EXERCISE AIM » Below is a listing; copy all of it exactly.

· · · · ·

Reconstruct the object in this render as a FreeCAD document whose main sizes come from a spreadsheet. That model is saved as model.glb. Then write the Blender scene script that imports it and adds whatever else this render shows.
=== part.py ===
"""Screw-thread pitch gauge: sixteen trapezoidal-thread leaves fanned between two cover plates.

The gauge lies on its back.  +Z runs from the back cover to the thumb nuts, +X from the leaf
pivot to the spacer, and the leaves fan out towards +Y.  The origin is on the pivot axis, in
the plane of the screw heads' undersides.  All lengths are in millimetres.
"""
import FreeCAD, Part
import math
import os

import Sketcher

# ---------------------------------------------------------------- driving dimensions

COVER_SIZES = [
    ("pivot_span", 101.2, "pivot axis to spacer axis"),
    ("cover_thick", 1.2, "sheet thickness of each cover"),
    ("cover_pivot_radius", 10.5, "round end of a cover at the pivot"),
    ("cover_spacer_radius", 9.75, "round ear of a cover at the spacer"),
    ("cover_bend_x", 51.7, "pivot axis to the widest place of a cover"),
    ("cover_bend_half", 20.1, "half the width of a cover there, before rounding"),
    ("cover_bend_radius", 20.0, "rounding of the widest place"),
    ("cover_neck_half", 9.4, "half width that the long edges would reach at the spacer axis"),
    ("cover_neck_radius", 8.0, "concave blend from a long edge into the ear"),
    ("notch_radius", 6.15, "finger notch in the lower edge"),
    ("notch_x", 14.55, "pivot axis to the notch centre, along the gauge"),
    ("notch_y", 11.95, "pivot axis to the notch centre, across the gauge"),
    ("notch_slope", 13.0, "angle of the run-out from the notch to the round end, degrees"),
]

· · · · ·

OUTPUT »
Reconstruct the object in this render as a FreeCAD document whose main sizes come from a spreadsheet. That model is saved as model.glb. Then write the Blender scene script that imports it and adds whatever else this render shows.
=== part.py ===
"""Screw-thread pitch gauge: sixteen trapezoidal-thread leaves fanned between two cover plates.

The gauge lies on its back.  +Z runs from the back cover to the thumb nuts, +X from the leaf
pivot to the spacer, and the leaves fan out towards +Y.  The origin is on the pivot axis, in
the plane of the screw heads' undersides.  All lengths are in millimetres.
"""
import FreeCAD, Part
import math
import os

import Sketcher

# ---------------------------------------------------------------- driving dimensions

COVER_SIZES = [
    ("pivot_span", 101.2, "pivot axis to spacer axis"),
    ("cover_thick", 1.2, "sheet thickness of each cover"),
    ("cover_pivot_radius", 10.5, "round end of a cover at the pivot"),
    ("cover_spacer_radius", 9.75, "round ear of a cover at the spacer"),
    ("cover_bend_x", 51.7, "pivot axis to the widest place of a cover"),
    ("cover_bend_half", 20.1, "half the width of a cover there, before rounding"),
    ("cover_bend_radius", 20.0, "rounding of the widest place"),
    ("cover_neck_half", 9.4, "half width that the long edges would reach at the spacer axis"),
    ("cover_neck_radius", 8.0, "concave blend from a long edge into the ear"),
    ("notch_radius", 6.15, "finger notch in the lower edge"),
    ("notch_x", 14.55, "pivot axis to the notch centre, along the gauge"),
    ("notch_y", 11.95, "pivot axis to the notch centre, across the gauge"),
    ("notch_slope", 13.0, "angle of the run-out from the notch to the round end, degrees"),
]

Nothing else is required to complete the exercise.